Anyhow, let’s not get carried away with little tidbits of life. The real concern is that one needs to find the little shred of motivation to keep oneself going when the depression sets in. When life is full of joy and beauty seems to be in everything – there is nothing to worry about. However when things take a turn towards the bad and then the worse, we always feel like this is the end. Only to give up right before things start to get better.
My advice to anyone and everyone who reads this blog is that “PLEASE, treat this life as a gift. Cherish it and never lose hope. Neither should you get overwhelmed when joy shines on you.”
“You will be surprised what you can live thru”

Spend a few minutes to look at this picture. Thats all I ask.

Wednesday, September 14, 2011

Money is not everything… but it is a catalyst for happiness.

I know, it seems very shallow to say that Money is all I need. But I have my reasons.

It appears that money at least money that is for ones optimal existence and a little bit of the bare 'niceities' is essential. Do keep in mind I never said necessities 
I feel that money keeps relationships healthy and nice. Not to say that it will do a 360 degree on a ruined relation or an already bad relationship. No. It will thou help very much in maintaining an already healthy relationship. For instance, parents love their children. Now the child is all grown up and it’s time for him / her to give back to the family.
Lets presume that the salary is low, which in most cases for fresh workers it is. Lets also presume that the circumstances for the father / mother have changed and the cash flow in the home is not what it used to be… This is where there is going to be tension. Arguments over non-issues. Multiple sarcastic comments.
The real underlying issue is the scarcity of money. Had the money been there, the bond would have grown stronger.
I realize that a true test of a relation or strength of a relation is adversity. But hear me out. I have seen many parents who are not very affording and they take their kids out to McDonalds or KFC and they watch while their child / children eats the famous happy meal etc. They provide for their children while they sacrifice their own desire.
But then the child grown up and now, instead of paying the home electricity bill, he / she prefers to pay for a new car they just got on installment from the back because all their friends just did that?? Where’s the justice here?
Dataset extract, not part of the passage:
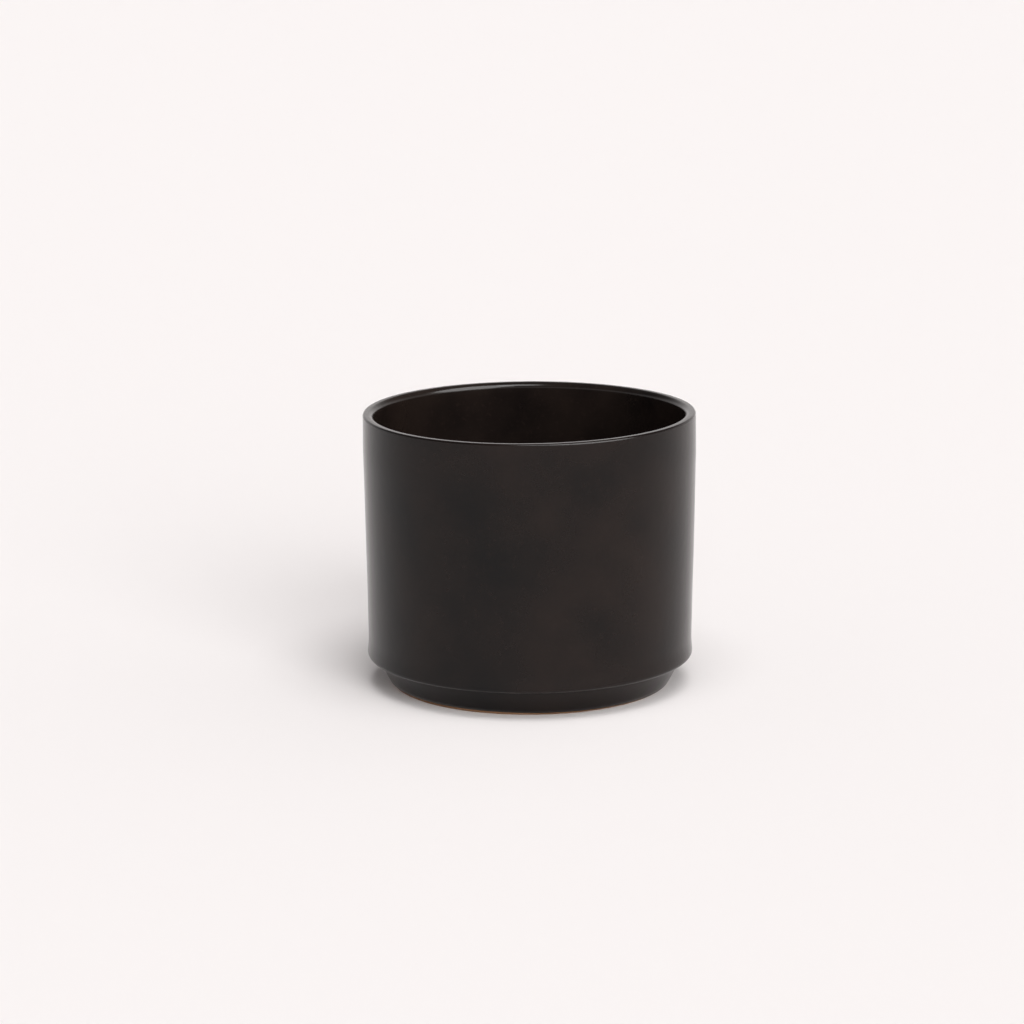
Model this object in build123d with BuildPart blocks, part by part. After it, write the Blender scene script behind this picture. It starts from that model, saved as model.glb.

Would these children then sacrifice for their children? Yes. But for their parents? Maybe.
Lets look at a married couple. Friends of mine. I cannot name them for obvious reasons 
Very much in love. Very happy. Strong bond. There you go their relationship has been described. Now the guy had some trouble at his job. Some unethical practices that he wanted to avoid and the only way out was to quit and seek another job where he can work honestly. Initially the wife supported him as she saw him loosing motivation and energy on a daily basis..she loves him… so she encouraged him to quit and seek something more fulfilling.
Then…as the unemployed days became weeks and weeks turned in to months… the relationship got sour. Arguments over who to visit and why because of the price of gas. Home cooked meals vs ordering out or dining out.
Both had their valid sides. She had let go of the maid to cut expenses and would work all day handling the babies and cleaning the house, doing laundry, ironing, etc and ultimately would want not to cook once in a while and this is where the husband…who being frustrated by the rejections or silence from prospective employers and the diminishing funds in the bank who retort that she cook … let me give you a sample ‘conversation’
Wife: I am too tired to cook.
Husband: So am I. I don’t want to cook!
Wife: I never said that you should cook.
Husband: What do you want me to do then?
Wife: Lets order out. Let’s get something affordable from the bazaar?
Husband: The least YOU would find edible will cost us a couple of hundred rupees! Money does not grow on trees. You have no idea what its like to be without a job and with no money! All you do is talk about wasting money!
Wife: Don’t you dare start on that again! I am working my A** off every day after firing the maid. I clean the toilets for god’s sake! All you do is go around in your Air conditioned car everyday while I sit here even rationalizing the use of the fan in more than one room! Then you come back with nothing but a droopy face and don’t want to talk to me because that stresses you out!
Husband: Everything you have here is because of me you ungrateful woman! I am the one working and earning ever since we got married. And now you see a little patch of trouble and you hate me and everything about me. You have to do a little work at home and you are going crazy!
Wife: Don’t you call this work ‘little’. Why don’t you stay at home and help me? I am educated too, I can find a job. I am sure I can make more money than you!
Husband: Oh! So now you want to tell me you are better than me!
Wife: Whatever… My mom gifted us baby’s diapers this month… I cannot even look my parents in the face anymore because of you! You should have been a man and taken bribe at work …. At least we wouldn’t have to live a life of beggars!
Husband: Hah… so the thousands I have been spending on you and the babies is now cleaned by the pennies your mother gave us in pampers!!!!
Wife: so its YOU and us NOW! You are one and me and the babies the other party! What the He**. Why did I marry you! I should have married my cousin in the interior ministry and lived a stable life instead of sweating all day and listen to you tell me how ‘little’ I do!
Husband: If you want a divorce say so!!!

So…. Does she actually hate him no?
No my dear readers. No.

She still loves him.

Unfortunately the scarcity of supply vs the ever increasing demands put a toll on all of us. Both of them are angry at external factors and are venting internally.
Why… Money.

Money is not everything… but it is a catalyst for happiness.